Moratuwa is also the birthplace of Veera Puran Appu, a resistance fighter against British rule in Matale, the philanthropist Sir Charles Henry de Soysa and the musician Pandit W. D. Amaradeva.

Suburb structure 
Moratuwa consists of 24 main areas: Angulana, Borupana, Dahampura, Egoda Uyana, Idama, Indibedda, Kadalana, Kaduwamulla, Kaldemulla, Katubedda, Katukurunda, Koralawella, Lakshapathiya, Lunawa, Molpe, Moratumulla, Moratuwella, Puwakaramba, Rawathawatta, Soysapura, Thelawala, Uswatta, Uyana and Willorawatta.

History 

Both Moratuwa and Lakshapathiya are mentioned in the 15th century poem Kokila Sandesha, written by a monk poet of Devundara to celebrate Prince Sapumal during the reign of King Parakramabahu VI. Lunawa, Uyana and Rawathawatte are mentioned in 16th century chronicles and church records of martyrs, the latter commemorates Revatha Thera, the chief incumbent of a temple built by King Vijayabahu I. Lakshapathiya, meaning commanding a hundred-thousand, was once the land awarded to Lak Vijaya Singu, a Commander of King Nissanka Malla. Subsequent to the Wijayaba Kollaya and the division of the Kotte Kingdom, the hamlet of Koralawella was created as part of Raigam Korale, which again became part of Moratuwa in 1735, however losing Ratmalana and parts of Borupane to Dehiwala. The name Moratuwa is derived from "Mura Atuwa" meaning sentry turret in Sinhalese which once existed at Kaldamulla.

Industries 
Industries in Moratuwa include the manufacture of furniture, rubber products, batteries, transformers, and wood handicrafts. This suburb is also a fishing and trading center. Of these, Moratuwa is most well known for its furniture.

Education 
The University of Moratuwa, a leading technological university in South Asia is situated on the banks of the Bolgoda Lake in Katubedda, Moratuwa. High schools in the area include Moratu Maha Vidyalaya, Prince of Wales' College, Princess of Wales' College, Our Lady of Victories Convent, St. Sebastian's College and the Methodist High School.

Attractions 
The Bolgoda lake situated in Moratuwa is the largest natural lake of Sri Lanka. It is a tributary of the Kalu Ganga which originates at Adam's Peak and is a popular resort for swimming, angling and boating. Bolgoda lake spreads, twisting from Ratmalana via Moratuwa and Panadura till it meets the sea at Wadduwa and Moratuwa via the Moratu ganga. Moratuwa is home to the oldest church dedicated to St. Sebastian and the Holy Emmanuel Church, which was once the tallest building in Sri Lanka. A monument to Puran Appu stands in the premises of the Moratuwa Municipal Council and a museum is housed at the Weera Puran Appu Vidyalaya.

Music 
Moratuwa is famous for its music and is home to some well-known musicians such as W. D. Amaradeva, C.T. Fernando, M. S. Fernando, Nihal Nelson, Priya Peiris (La Bambas), Sunil Perera (The Gypsies) and Niranjala Sarojini.

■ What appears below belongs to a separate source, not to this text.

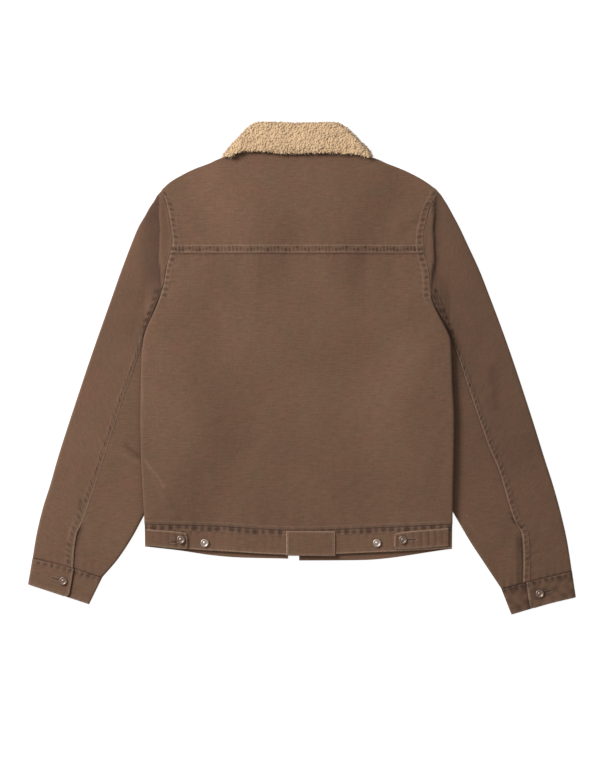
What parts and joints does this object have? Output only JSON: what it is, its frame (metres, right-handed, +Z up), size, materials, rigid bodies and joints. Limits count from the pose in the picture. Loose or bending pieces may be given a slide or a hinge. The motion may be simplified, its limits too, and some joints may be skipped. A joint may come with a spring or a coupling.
{
  "type": "canvas jacket with a fleece collar, laid flat",
  "caption": "Waist-length canvas work jacket with a folded fleece collar, a yoke, lapped cuffs and a hem band with side tabs, lying face down with its sleeves at its sides.",
  "frame": {"origin": "middle of the footprint, on the surface the jacket lies on", "axes": "+X from the wearer's left sleeve to the right one, +Y from the hem to the collar, +Z up, out of the jacket's back"},
  "size_m": [0.9328, 0.8383, 0.0324],
  "materials": {
    "canvas": "washed brown cotton canvas, matt, paler along its seams and edges",
    "fleece": "beige curly pile",
    "metal": "antique pale metal, satin"
  },
  "bodies": {
    "root": {"back_panel": "canvas", "back_yoke": "canvas", "button_cuff_left": "metal", "button_cuff_right": "metal", "button_hem_left": "metal", "button_hem_right": "metal", "button_tab_left": "metal", "button_tab_right": "metal", "collar_canvas": "canvas", "collar_fleece": "fleece", "cuff_left": "canvas", "cuff_right": "canvas", "front_left": "canvas", "front_right": "canvas", "hem_band_back": "canvas", "hem_band_front_left": "canvas", "hem_band_front_right": "canvas", "hem_patch": "canvas", "placket_left": "canvas", "placket_right": "canvas", "sleeve_under_left": "canvas", "sleeve_under_right": "canvas", "sleeve_upper_left": "canvas", "sleeve_upper_right": "canvas", "tab_left": "canvas", "tab_right": "canvas"}
  },
  "joints": []
}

The town also has a famous theme song, Punsada paaya Moratuwa dillenna (meaning "Moratuwa in the splendour of the full moon"), which is a staple at most musical events held in Moratuwa.
Clarence Wijewardena also composed Moratuwa Moratuwa mea nomakena nama song in tribute to the town.

Sport 
Moratuwa is famous for its notable cricket players, such as Duleep Mendis, Susil Fernando Roger Wijesuriya Ajantha Mendis, Amal Silva, Romesh Kaluwitharana, Lahiru Thirimanne, Prasanna Jayawardene, Angelo Perera, Kusal Mendis, Vishwa Fernando, Amila Aponso, Avishka Fernando, and Sadeera Samarawickrama

An international cricket stadium, De Soysa Stadium (Tyronne Fernando Stadium) is situated in Moratuwa.

Demographics 

Moratuwa consisting of all ethnic and religious groups seen in Sri Lanka. This suburb has a percentage Christian population after Negombo city, significantly higher than the national average.

Public library 
The Public library of Moratuwa Municipal Council “Janasetha Kala Ketha” at Galle Road, Katubedda, Moratuwa, Sri Lanka was opened in 1987. This was constructed by the funds raised by Moratuwa municipal council to the amount of rupees 15 laks and 50 laks by the Japanese organization “World Exposition Commemorative”. The library was constructed according to Japanese architecture. Among the other facilities provided by the main library are art and stories hour and Tamil language hour for children, Computer classes for children and adults, conference, lectures etc. Every year the library celebrates the literature month (September) and National reading month (October), conducting various activities to develop reading habits among the children. Janasetha Kala Ketha, the public library of Moratuwa, has been awarded as The Best Public Library in Colombo district in the years 2012 and 2013 and as The Best Public Library in the Western Province of the Island in 2012.

Transport 

The main road transport link to Moratuwa is the Colombo-Galle Highway (Galle Road), which links the suburb from the north and south. Moratuwa is linked to the outside by four bridges, old Moratuwa Bridge at the town centre, New Galle Road Bridge at Modara, Kospalana Bridge and Borupana Road Bridge, all across the Bolgoda lake. The town is linked by Galle Road to the north at Ratmalana, to Panadura to the south and to Pilyandala in the east. Access to the Southern Expressway from Moratuwa is  either through Kottawa or by Horana Road.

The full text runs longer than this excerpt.